U.S. President Donald Trump may be poised to impose sanctions on Turkey for its purchase of Russian S-400 air defence missiles, reversing course on a policy of blocking such recommendations from the U.S. Congress.
The sanctions, which could be introduced as early as Friday, would target Turkey’s Presidency of Defence Industries and its head, Director İsmail Demir, unidentified sources told Reuters on Thursday. They would be damaging but narrower than the severe sanctions some U.S. politicians have called for.
The United States has repeatedly warned Turkey, a NATO ally, that it could face sanctions should it take delivery of the S-400s. It received the missiles from Moscow in July 2019. The NATO alliance has said the weapons, which Turkey tested in October, threaten the security of its defence network.
The U.S. plans amounted to “disrespect for an important NATO ally”, Turkish President Recep Tayyip Erdoğan told reporters in Ankara on Friday, according to state-run Anadolu news agency.
“After the U.S. transfer of power we will no doubt see the trend much more clearly,” he said, referring to the coming Biden presidency. “So it is for us to be patient and see.”
Washington has already removed Turkey from its fifth-generation F-35 stealth fighter jet procurement programme in retaliation for taking delivery of the Russian system.

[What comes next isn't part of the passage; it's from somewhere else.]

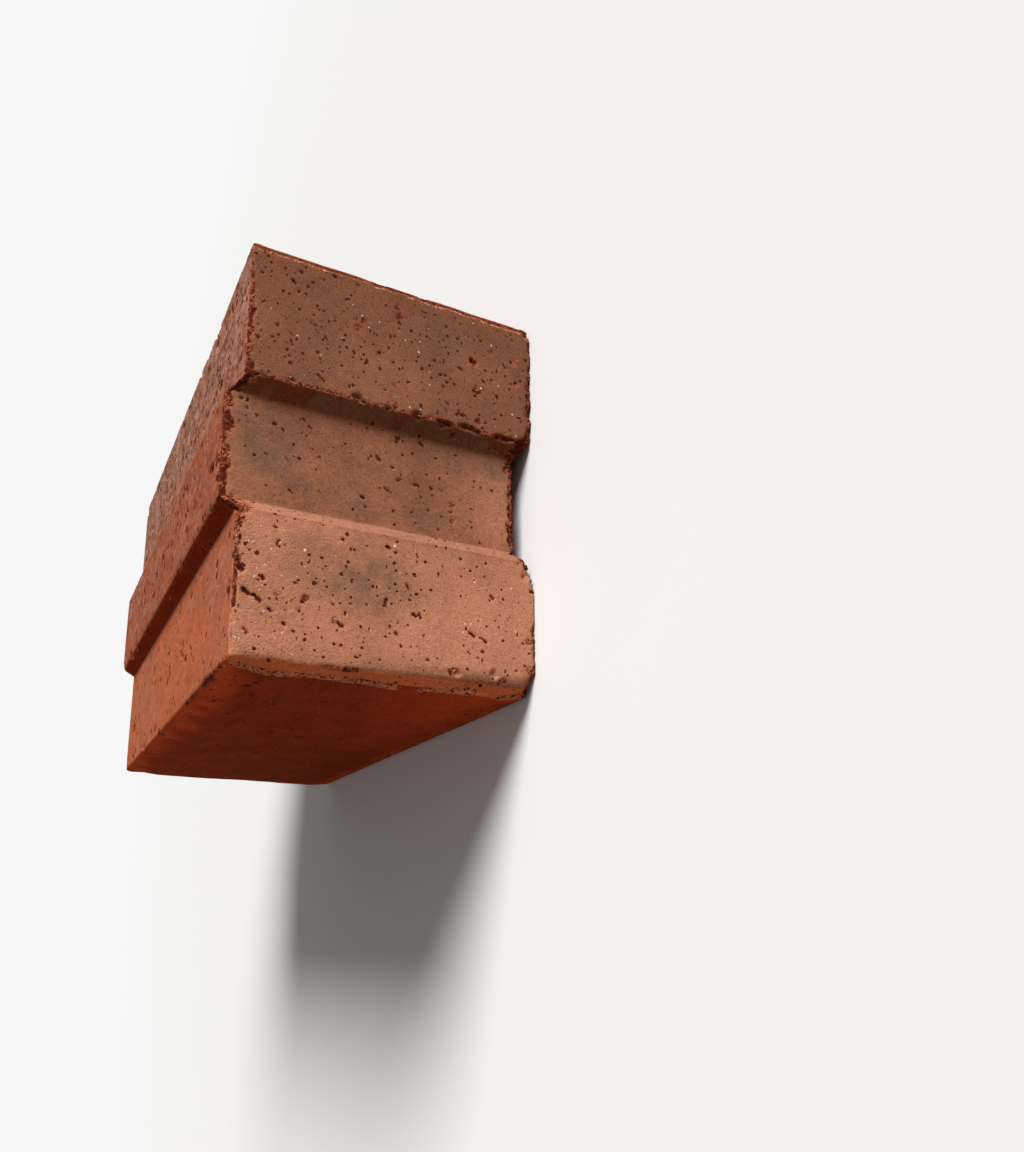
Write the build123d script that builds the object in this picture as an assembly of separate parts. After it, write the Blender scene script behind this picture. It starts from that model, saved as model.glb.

Trump, who has a warm personal relationship with Erdoğan, has long opposed sanctions called for by his advisers and Congress. Officials in his administration internally recommended measures when Turkey first started taking delivery of the S-400s, sources familiar with the matter told Reuters.
The sanctions were being crafted to be “as mild as possible” to placate Congress while avoiding serious damage to the extensive U.S.-Turkey military relationship, one person familiar with the matter said, according to the Financial Times.
Congress has called for sanctions under the 2017 Countering America’s Adversaries Through Sanctions Act (CAATSA). The 12 options under the act include banking restrictions and prohibiting loans from the U.S. and international financial institutions including the World Bank and the International Monetary Fund.
The lira weakened by almost 1 percent against the dollar on Thursday after Reuters broke the news of the possible sanctions. It fell another 1.1 percent to 7.98 per dollar on Friday, briefly weakening below 8 against the U.S. currency. Sanctions imposed by Trump in 2018 for Turkey’s detention of a U.S. pastor on terrorism charges helped plunge the country into a currency crisis.
Two sources familiar with the sanctions, including a U.S. official speaking on the condition of anonymity, told Reuters that Trump had given aides his blessing for the punitive measures.
Trump may have had little choice in the matter. The final version of the $740-billion annual U.S. defence budget (NDAA), which authorises spending and provides broad policy outlines for the Pentagon, would order Trump to impose sanctions under CAATSA within 30 days. The Senate is expected to vote on the bill as early as this week.
One of the reasons Trump was finally willing to move ahead with the sanctions was to “decouple” the issue from the demands contained within the bill, so he could avoid looking like he was being coerced into signing off on them, one of the U.S. officials told Reuters.
Even if Trump refuses to sign the newly unveiled NDAA, there might be enough lawmakers to override the veto, according to CNN. Analysts say the incoming Biden administration may be more open to following through with sanctions against Turkey should lawmakers fail in those efforts.
A senior Turkish official told Reuters any sanctions imposed by the United States would backfire and hurt ties between the two NATO members.
“Sanctions would not achieve a result but be counter-productive. They would harm relations,” the official said. “Turkey is in favour of solving these problems with diplomacy and negotiations. We won’t accept one-sided impositions.”
The potentially imminent U.S. sanctions come as European Union leaders agreed on Friday to apply separate sanctions on Turkey over its unauthorised hydrocarbon drilling off the coast of EU member Cyprus.